Wednesday, January 30, 2008

FDA - Hear hear!

All is not well at the FDA.

Commish Andy had to listen to four hours of "critique".

“I think we’ve had a cascade of serious warning signs that the levies are leaking,” Garret. FitzGerald of the University of Pennsylvania, a member of the agency’s Science Board, tells the paper. “We need to respond to these warnings before the hurricane hits.”

The possibility of dangerous side effects from medications is too strong to continue to ignore. This is the life-saving truth the Food and Drug Administration has finally acknowledged, after years of significant anecdotal evidence.

Drug makers are now being required to follow a specific regimen to determine if patients become suicidal during clinical trials, the ground zero for pre-market testing.

Makers of drugs to treat obesity, urinary incontinence, epilepsy, smoking cessation, depression and other conditions will be required to perform a comprehensive assessment to determine suicide predictability.

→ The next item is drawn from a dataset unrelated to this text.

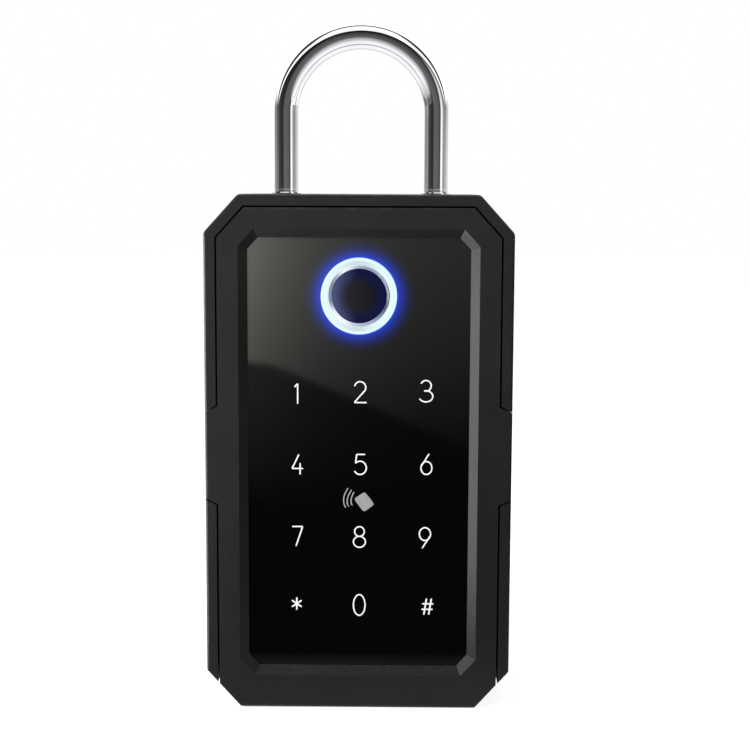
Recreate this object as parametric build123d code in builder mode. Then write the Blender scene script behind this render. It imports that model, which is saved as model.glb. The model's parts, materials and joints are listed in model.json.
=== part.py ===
from build123d import *
import os
from math import atan2, cos, hypot, pi, radians, sin, sqrt, tan

# Smart key box: a bottom-hinged keypad door on a cast case, hung by a lift-out shackle.
# Millimetres, +Z up, front towards -Y, origin under the middle of the flat base.

os.makedirs("parts", exist_ok=True)

# Body, the closed outline that the case and the door are both cut from
body_width = 85.0
body_depth = 45.0
body_height = 144.0
corner_width = 9.5
corner_height = 10.5
top_corner_round = 2.0
bottom_corner_round = 1.0
edge_round = 0.8

# Fits and clearances
door_gap = 0.5
seat_gap = 0.3
loose_gap = 0.3
slide_fit = 0.1
running_fit = 0.05
thread_gap = 0.02
over_cut = 2.0
root_overlap = 1.0

# Case
rim_thickness = 3.1
cavity_wall = 6.0
cavity_floor = 12.0
back_thickness = 3.0
blind_wall = 0.6
cavity_corner_round = 2.0
wall_hole_radius = 2.3
wall_head_radius = 5.0
wall_head_depth = 1.0
wall_hole_spacing_x = 56.0
wall_hole_spacing_z = 76.0
wall_hole_drop = 8.0

# Door
door_depth = 20.0
door_wall = 2.0
door_floor = 10.0
back_plate_thickness = 2.0
frame_width = 5.8
bevel_width = 2.4
bevel_depth = 1.9
bevel_land = 0.4
ear_depth = 12.0
ear_root_height = 27.5
ear_tip_height = 24.1
ear_sweep = 40.0
hinge_radius = 4.0

# Hinge
pin_radius = 1.5
lug_radius = 3.7
lug_width = 10.0
lug_centre = 24.0
pin_half_length = 33.0
pin_chamfer = 0.3

# Glass and fingerprint reader
glass_thickness = 1.8
glass_lip = 1.5
reader_from_top = 27.8
halo_outer_radius = 10.5
halo_inner_radius = 8.5
halo_height = 0.5
halo_chamfer = 0.25
bezel_radius = 7.6
bezel_depth = 0.75
bezel_lip = 0.15
reader_thickness = 2.0
reader_recess = 0.1
reader_edge = 0.2
module_depth = 3.4
module_flange = 1.0
module_flange_radius = 10.0

# Keypad board
board_thickness = 1.6
board_width = 60.0
board_bottom = 15.0
board_from_top = 14.0
board_corner = 5.0
processor_size = 9.0
processor_depth = 1.0
processor_z = 88.0
radio_width = 10.0
radio_height = 14.0
radio_depth = 2.0
radio_x = 17.0
radio_z = 90.0
plug_width = 12.0
plug_height = 3.0
plug_depth = 2.4
plug_z = 77.0
motor_plug_size = 10.0
motor_plug_width = 4.0
motor_plug_x = -24.0
motor_plug_drop = 18.0
buzzer_radius = 5.0
buzzer_hole_radius = 1.0
buzzer_height = 3.0
buzzer_x = 22.0
buzzer_drop = 20.0

# Battery bay, four cells side by side
cell_count = 4
cell_radius = 5.25
cell_length = 43.5
nub_radius = 1.9
nub_length = 1.0
cell_pitch = 11.4
contact_room = 2.6
contact_thickness = 0.4
contact_radius = 4.2
bump_radius = 2.4
bump_taper = 20.0
bay_bottom = 17.0
tub_wall = 1.2
tub_floor = 0.9
cover_thickness = 1.0
cover_lip = 3.2
cover_corner = 1.5
cover_screw_inset = 2.9
hollow_width = 16.0
hollow_height = 5.0
hollow_depth = 0.5
hollow_inset = 6.0

# Lock module
lock_half_width = 11.6
lock_x = 0.7
lock_from_top = 13.0
lock_height = 31.0
lock_corner = 1.5
lock_chamfer = 0.6
lock_screw_inset = 2.6
lock_rear_wall = 1.6
lock_side_wall = 1.6
bolt_recess = 0.4
bolt_width = 10.0
bolt_thickness = 4.0
bolt_throw = 6.0
bolt_chamfer = 0.6
gear_module = 0.8
gear_teeth = 12
pressure_angle = 20.0
gear_width = 3.4
gear_rise = 13.5
flank_steps = 4
shaft_radius = 1.5
rack_line = 0.4
rack_addendum = 0.7
rack_dedendum = 1.25
rack_teeth_below = 4
rack_teeth_above = 1
backlash = 0.14
motor_radius = 3.9
motor_length = 15.0
motor_flat = 0.6
gearbox_size = 12.0
gearbox_depth = 7.8
shaft_end_wall = 2.0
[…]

The assessment was developed after top agency officials discounted claims that antidepressants cause some children and teenagers to become suicidal. But a lingering unease developed as cases have grown in recent years. Columbia University's department of psychiatry was commissioned to reanalyze the clinical trials of specific drugs. The possibility of a link was impossible to ignore.

Determining the predictability of the side effects will not only provide a chance to deter their occurrence. It also shifts the costs of averting the problem to manufacturers.

Source

Insider's view: Cheer up Andy. Insider has a plan.